I'm glad to see this issue raised as my go-to Bibles each uses a different order: NRSV, NAB, Community Bible, JPS. As wouls be expected, I have a little problem with some observations based on the order of the entir Bible.

Kenneth McGuire:
many translations make great pains to try to translate the books without regard to how the text is referenced in the New.


Another good point ... one also behind some of the Masorectic/LXX debates. I've been delighted with some of the newer scholarship on the issue that takes the issue out of Reformation rhetoric and into serious discussion - there are legitimate points for each choice.

I actually make an odd distinction: Old Testament meaning the books when read and interpreted through the Christian lens; Tanakh or Hebrew Scripture when interpreted through the Jewish lens.I know no commonly accepted terminology for this distinction.

Kenneth McGuire:
that try to retain the ambiguity.  On the other hand, I fully understand that for worship use


This is an important consideration I hear more rarely than I'd expect.

Kenneth McGuire:
Personally I would not mind if a family tree of the Tyndale/King James tradition was available for showing dependencies.
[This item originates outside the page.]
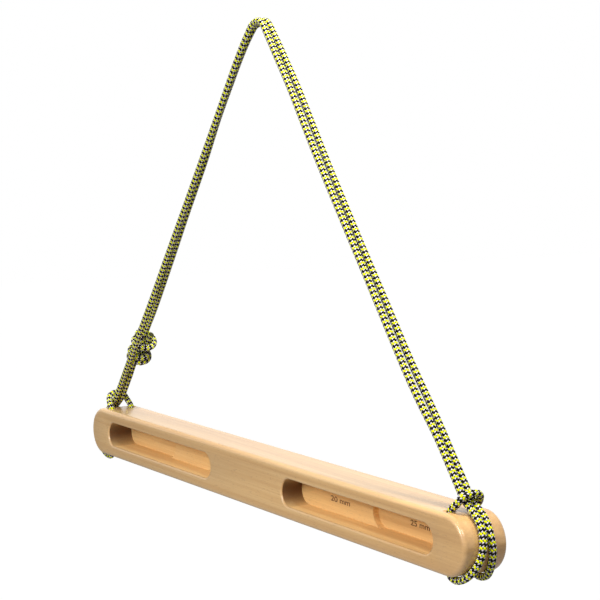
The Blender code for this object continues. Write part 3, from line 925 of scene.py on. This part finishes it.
def hole_tool(end, side):
    """A drill with a flared mouth at both ends."""
    x, y = end * HOLE_X, side * HOLE_Y
    shoulder = BAR_TOP - HOLE_CHAMFER
    flare = HOLE_CHAMFER + CUT_MARGIN
    widen = (HOLE_RADIUS + flare) / HOLE_RADIUS
    bpy.ops.mesh.primitive_cylinder_add(
        vertices=HOLE_SIDES, radius=HOLE_RADIUS, depth=2 * shoulder, location=(x, y, 0),
    )
    tool = bpy.context.active_object
    bpy.ops.object.transform_apply()
    for way in (1, -1):
        open_edit(tool, "FACE")
        pick_faces(tool, lambda middle, normal: normal.z * way > 0.9)
        bpy.ops.mesh.extrude_region_move(TRANSFORM_OT_translate={"value": (0, 0, way * flare)})
        mouth = (x, y, way * (shoulder + flare))
        bpy.ops.transform.resize(value=(widen, widen, 1), center_override=mouth)
        close_edit()
    return tool


for end in (RIGHT, LEFT):
    for side in (FRONT, BACK):
        carve(bar, hole_tool(end, side))
print("bar after drilling:", len(bar.data.vertices), "points")

# %% The finger slots
SLOT_SEGMENTS = 20
# Each cut: from x, to the slot's outer end; where it starts and how deep it goes
SLOT_CUTS = (
    (POCKET_INNER_X, -CUT_MARGIN, SHALLOW_DEPTH),
    (STEP_X, SHALLOW_DEPTH / 2, DEEP_DEPTH),
)

for side in (RIGHT, LEFT):
    for inner, start, depth in SLOT_CUTS:
        left, right = sorted((side * inner, side * POCKET_OUTER_X))
        front, back = FRONT_Y + start, FRONT_Y + depth
        carve(bar, slot_block("slot_tool", left, right, POCKET_HEIGHT / 2, front, back, SLOT_SEGMENTS))
print("bar after milling:", len(bar.data.vertices), "points")

# %% [markdown]
# ## Sanded edges
# Fingers press on the rims of the slots, so they are rounded well. The step between the
# two depths only loses its sharpness. The cuts have left hundreds of edges, so the right
# ones are found by how deep in the bar they lie and how sharp they are.

# %% Round the rims and the steps
RIM_ROUND = 0.0016
STEP_ROUND = 0.0004
NEAR = 1e-4


def at_depth(a, b, depth):
    """Whether both ends of an edge lie at one depth behind the bar's front."""
    return max(abs(a.y - FRONT_Y - depth), abs(b.y - FRONT_Y - depth)) < LEVEL


def on_rim(a, b, angle):
    in_height = max(abs(a.z), abs(b.z)) < POCKET_HEIGHT / 2 + NEAR
    in_length = max(abs(a.x), abs(b.x)) < POCKET_OUTER_X + NEAR
    return angle > SHARP_DEGREES and in_height and in_length and at_depth(a, b, 0.0)


def on_step(a, b, angle):
    nearest, farthest = min(abs(a.x), abs(b.x)), max(abs(a.x), abs(b.x))
    near_step = STEP_X - NEAR < nearest and farthest < STEP_X + POCKET_HEIGHT / 2 + NEAR
    return angle > SHARP_DEGREES and near_step and at_depth(a, b, SHALLOW_DEPTH)


round_edges(bar, RIM_ROUND, segments=4, wanted=on_rim)
round_edges(bar, STEP_ROUND, segments=2, wanted=on_step)

# %% Smooth shading and the bar's place
SMOOTH_DEGREES = 32

only(bar)
bpy.ops.object.shade_smooth_by_angle(angle=math.radians(SMOOTH_DEGREES))
bar.location = (0, 0, BAR_Z)
bpy.ops.object.transform_apply()
print("bar:", len(bar.data.polygons), "faces,", [round(size, 4) for size in bar.dimensions], "m")

# %% [markdown]
# ## The wood
# Beech is a pale, even, pinkish-tan wood. Along the grain it shows long soft streaks and
# many tiny dark flecks. A noise that is stretched along the bar gives both, and because it
# is a solid pattern the round ends show end grain by themselves. The outside is sanded and
# waxed. Inside the slots the wood is bare, and its colour is lightened as painted light for
# the light bounced round inside them. At each slot's left end the walls get painted shade.

# %% Wood colours
BEECH_SHADES = [
    (0.32, (0.46, 0.255, 0.095)), (0.50, (0.61, 0.37, 0.15)), (0.68, (0.71, 0.475, 0.22)),
]
GRAIN_LINE = (0.46, 0.25, 0.10)
FLECK = (0.34, 0.19, 0.09)
# Bare wood, lightened further as painted light: it stands for light bounced round inside the slots
BARE_WOOD_AND_PAINTED_LIGHT_TINT = (1.38, 1.46, 1.46)
# Painted shade: the dark brown that darkens the slots' left walls, where shade falls
PAINTED_WALL_SHADE = (0.085, 0.028, 0.006)

# %% The grain
# How often a pattern changes in a metre along the bar, through it and up it
STREAKS = (3.0, 110.0, 230.0)
BROAD_BANDS = (1.6, 18.0, 22.0)
FINE_GRAIN = (18.0, 700.0, 900.0)
FLECKS = (260.0, 1500.0, 1900.0)
STREAK_SHARE = 0.55
GRAIN_SHARE = 0.35
GRAIN_CONTRAST = 1.6
GRAIN_LEVEL = 0.35
FLECK_SHARE = 0.45
FLECK_START = 0.64
FLECK_CONTRAST = 12.0


def stretched_noise(finish, place, scale, detail):
    """Noise that is drawn out along the grain."""
    scaled = finish.node("ShaderNodeMapping", None, {"Vector": place, "Scale": scale})
    return finish.noise(scaled, scale=1.0, detail=detail, roughness=0.55)


def grain_colour(finish, place, streaks, fine_grain):
    broad_bands = stretched_noise(finish, place, BROAD_BANDS, detail=2.0)
    flecks = stretched_noise(finish, place, FLECKS, detail=1.0)
    shade = streaks * STREAK_SHARE + broad_bands * (1 - STREAK_SHARE)
    colour = finish.node("ShaderNodeValToRGB", {"stops": BEECH_SHADES}, [shade])
    lines = ((fine_grain - 0.5) * GRAIN_CONTRAST + GRAIN_LEVEL).clamped()
    colour = finish.mix(lines * GRAIN_SHARE, colour, GRAIN_LINE)
    is_fleck = ((flecks - FLECK_START) * FLECK_CONTRAST).clamped()
    return finish.mix(is_fleck * FLECK_SHARE, colour, FLECK)


# %% The slots' bare wood, with painted light and painted shade
# How far the painted shade reaches from a slot's left wall, and how strong it is
WALL_SHADE_REACH = 0.6 * POCKET_HEIGHT
WALL_SHADE_SHARE = 0.95


def slot_masks(finish, place):
    """1 inside the slots, and the strength of the painted shade on their left walls."""
    x, y, z = [finish.axis(place, index) for index in range(3)]
    from_middle, from_centre = x.math("ABSOLUTE"), (z - BAR_Z).math("ABSOLUTE")
    in_slot = (y > FRONT_Y + RIM_ROUND) * (y < FRONT_Y + DEEP_DEPTH + MM)
    in_slot = in_slot * (from_centre < POCKET_HEIGHT / 2 + NEAR)
    in_slot = in_slot * (from_middle > POCKET_INNER_X - NEAR) * (from_middle < POCKET_OUTER_X + NEAR)
    from_end = (x + POCKET_OUTER_X).math("MINIMUM", (x - POCKET_INNER_X).math("ABSOLUTE"))
    # The left slot's left end is in its deep half, and the right slot's in its shallow one
    wall_depth = (x < 0.0) * (DEEP_DEPTH - SHALLOW_DEPTH) + SHALLOW_DEPTH
    on_wall = y < wall_depth + (FRONT_Y - NEAR)
    return in_slot, in_slot * on_wall * (1 - from_end / WALL_SHADE_REACH).clamped()


# %% Wood material
def make_beech_finish():
    finish = Finish("beech_finish")
    place = finish.object_place()
    streaks = stretched_noise(finish, place, STREAKS, detail=4.0)
    fine_grain = stretched_noise(finish, place, FINE_GRAIN, detail=2.0)
    in_slot, painted_wall_shade = slot_masks(finish, place)
    colour = grain_colour(finish, place, streaks, fine_grain)
    # Inside the slots: bare wood, lightened as painted light
    colour = finish.mix(in_slot, colour, BARE_WOOD_AND_PAINTED_LIGHT_TINT, "MULTIPLY")
    # Painted shade on the slots' left walls
    colour = finish.mix(painted_wall_shade * WALL_SHADE_SHARE, colour, PAINTED_WALL_SHADE)
    roughness = 0.55 + (fine_grain - 0.5) * 0.2
    finish.surface(Base_Color=colour, Roughness=roughness, Specular_IOR_Level=0.4)
    finish.surface(Coat_Weight=1 - in_slot, Coat_Roughness=0.22)
    relief = fine_grain + streaks * 0.4
    finish.surface(Normal=finish.bump(relief, strength=0.12, distance=0.0003))
    return finish.done()


beech_material = make_beech_finish()
bar.data.materials.append(beech_material)
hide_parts("bar")
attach(bar, "bar")

# %% [markdown]
# ## Depth marks
# Each half of the right slot has its depth burnt into its floor: 20 mm and 25 mm. A mask in
# the wood's colours could show it, but text turned into a thin mesh is simple and sharp.

# %% Burnt wood
CHAR = (0.075, 0.026, 0.007)
SINGED = (0.20, 0.080, 0.026)


def make_burnt_finish():
    finish = Finish("burnt_wood_finish")
    patches = finish.noise(finish.object_place(), scale=900.0, detail=3.0)
    finish.surface(Base_Color=finish.mix(patches, CHAR, SINGED), Roughness=0.75)
    return finish.done()


burnt_material = make_burnt_finish()

# %% The two marks
MARK_HEIGHT = 0.0043
MARK_THICKNESS = 0.00012
STROKE_WIDENING = 0.012
MARK_MERGE_DISTANCE = 1e-7


def depth_mark(name, words, left, right, bottom, depth):
    """Words as a thin mesh on a slot's floor, with its bottom given from the bar's centre."""
    bpy.ops.object.text_add(location=(0, 0, 0))
    text = bpy.context.active_object.data
    text.body = words
    text.extrude = 0.5
    text.offset = STROKE_WIDENING
    bpy.ops.object.convert(target="MESH")
    mark = bpy.context.active_object
    mark.name = name
    corners = np.array([vertex.co for vertex in mark.data.vertices])
    low, high = corners.min(0), corners.max(0)
    across = (right - left) / (high[0] - low[0])
    up = MARK_HEIGHT / (high[1] - low[1])
    for vertex in mark.data.vertices:
        x, y, z = vertex.co
        vertex.co = (
            left + (x - low[0]) * across,
            FRONT_Y + depth - z * MARK_THICKNESS,
            BAR_Z + bottom + (y - low[1]) * up,
        )
    open_edit(mark)
    bpy.ops.mesh.select_all(action="SELECT")
    bpy.ops.mesh.remove_doubles(threshold=MARK_MERGE_DISTANCE)
    bpy.ops.mesh.normals_make_consistent(inside=False)
    close_edit()
    mark.data.materials.append(burnt_material)
    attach(mark, "bar")
    print(name, "is", round((right - left) / MM, 1), "mm wide")


depth_mark("depth_mark_20", "20 mm", left=0.1022, right=0.1293, bottom=-0.0022, depth=SHALLOW_DEPTH)
depth_mark("depth_mark_25", "25 mm", left=0.2026, right=0.2264, bottom=-0.0031, depth=DEEP_DEPTH)

# %% [markdown]
# ## The floor
# The board hangs well above a plain pale floor. The camera sees the floor mostly as white
# light, and faintly as a lit surface, so it looks white and still takes a soft shadow.

# %% Floor
FLOOR_Z = -0.80
FLOOR_SIZE = 14.0
FLOOR_GREY = (0.45, 0.45, 0.45)
FLOOR_GLOW = 1.1
GLOW_SHARE = 0.9
WHITE = (1.0, 1.0, 1.0)


def make_floor_finish():
    finish = Finish("floor_finish")
    finish.surface(Base_Color=FLOOR_GREY, Roughness=0.9)
    seen = finish.node("ShaderNodeLightPath", None, (), "Is Camera Ray")
    glow = finish.node("ShaderNodeEmission", None, {"Color": WHITE, "Strength": FLOOR_GLOW})
    plain = Socket(finish, finish.shader.outputs[0])
    blended = finish.node("ShaderNodeMixShader", None, [seen * GLOW_SHARE, plain, glow])
    finish.put(finish.tree.nodes["Material Output"].inputs["Surface"], blended)
    return finish.done()


bpy.ops.mesh.primitive_plane_add(size=FLOOR_SIZE, location=(0, 0, FLOOR_Z))
floor = bpy.context.active_object
floor.name = "floor"
floor.data.materials.append(make_floor_finish())
print("the floor is", round(BAR_Z - BAR_HEIGHT / 2 - FLOOR_Z, 3), "m below the bar")

# %% [markdown]
# ## The lamps
# A small lamp nearly overhead lights the bar's top and throws the right leg's soft shadow
# along it. The wax would mirror it as a hard spot, so it isn't seen in reflections. A larger
# lamp at the front right lights the front and reaches into the slots, and a third, from the
# camera's side, brightens the far leg.

# %% Lamps
BAR_MIDDLE = (0.0, 0.0, BAR_Z)
FAR_LEG_MIDDLE = (-0.15, 0.0, -0.20)


def soft_light(name, place, aim, size, power):
    """A square area light that faces a point."""
    data = bpy.data.lights.new(name, "AREA")
    data.shape = "SQUARE"
    data.size = size
    data.energy = power
    light = bpy.data.objects.new(name, data)
    scene.collection.objects.link(light)
    light.location = place
    light.rotation_mode = "QUATERNION"
    light.rotation_quaternion = (Vector(aim) - Vector(place)).to_track_quat("-Z", "Y")
    print(name, power, "W at", place)
    return light


top_light = soft_light("top_light", (0.36, 0.08, 0.90), BAR_MIDDLE, size=0.22, power=22.0)
top_light.visible_glossy = False
soft_light("front_light", (0.32, -1.12, 0.24), BAR_MIDDLE, size=0.5, power=12.0)
soft_light("leg_light", (1.10, -0.45, 0.70), FAR_LEG_MIDDLE, size=0.4, power=7.8)

# %% [markdown]
# ## The world
# The world adds a weak even glow. The camera and the reflections see it as plain white
# instead, so the background is white and the wax has something pale to mirror.

# %% World
WORLD_GLOW = 0.15

world = bpy.data.worlds.new("studio")
scene.world = world
world.use_nodes = True
sky = Graph(world.node_tree)
sky.tree.nodes.remove(sky.tree.nodes["Background"])
glow = sky.node("ShaderNodeBackground", None, {"Color": WHITE, "Strength": WORLD_GLOW})
backdrop = sky.node("ShaderNodeBackground", None, {"Color": WHITE, "Strength": 1.0})
to_camera = sky.node("ShaderNodeLightPath", None, (), "Is Camera Ray")
to_gloss = sky.node("ShaderNodeLightPath", None, (), "Is Glossy Ray")
chosen = sky.node("ShaderNodeMixShader", None, [to_camera.math("MAXIMUM", to_gloss), glow, backdrop])
sky.put(sky.tree.nodes["World Output"].inputs["Surface"], chosen)
scene.view_settings.view_transform = "Standard"
print("the world glows at", WORLD_GLOW)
or from a source that clearly states their biasStick out tongue



But you were thinking of something a little safer like: Wink

 

 

Michael Childs:
Theology will impact translation.  Every time.  Of course, unless I am doing  the translation.  Then it is exact science.  Wink


I'm more familiar with translating Buddhist, Hindu and Parsi scriptures where one rarely sees an English translation showing sectarian bias except in the notes. But I do rknow a few verses and pericope divisions that will normally tell me if I am reading a Jewish or Christian translation. But for Christian translations I more often notice the use of the same word to mean different things in different theologies rather than differences in the translation itself. And I see differences in theory of language leading to very different theories of interpretation. I'll need to go back through a variety of translations to see if I've just not seen it because I wasn't looking for it.

Rosie Perera:
certain decisions about what to do with certain texts (such as the "virgin" vs. "young woman" in Isa 7:14) are based on "liberal" or "conservative" presuppositions


Okay, I see the point. I'd just never think of this as liberal/conservative. I see it more as translator integrity - being able to defend your choice on denotation/connotation mapping between the languages. to greatly simply here the Hebrew has a cultural young woman=virgin or dead (honor killing, adultery stoning etc.) which is rather hard to retain the connotations in English.

Keep Smiling 4 Jesus :):
Already appreciate Hebrew word formation being Greek to me


As an historical linguist would tell you, if you know Sanskrit, Greek is easy by comparison. If you    know Greek, Latin is easy by comparison. If you know English, you're up the proverbial tree.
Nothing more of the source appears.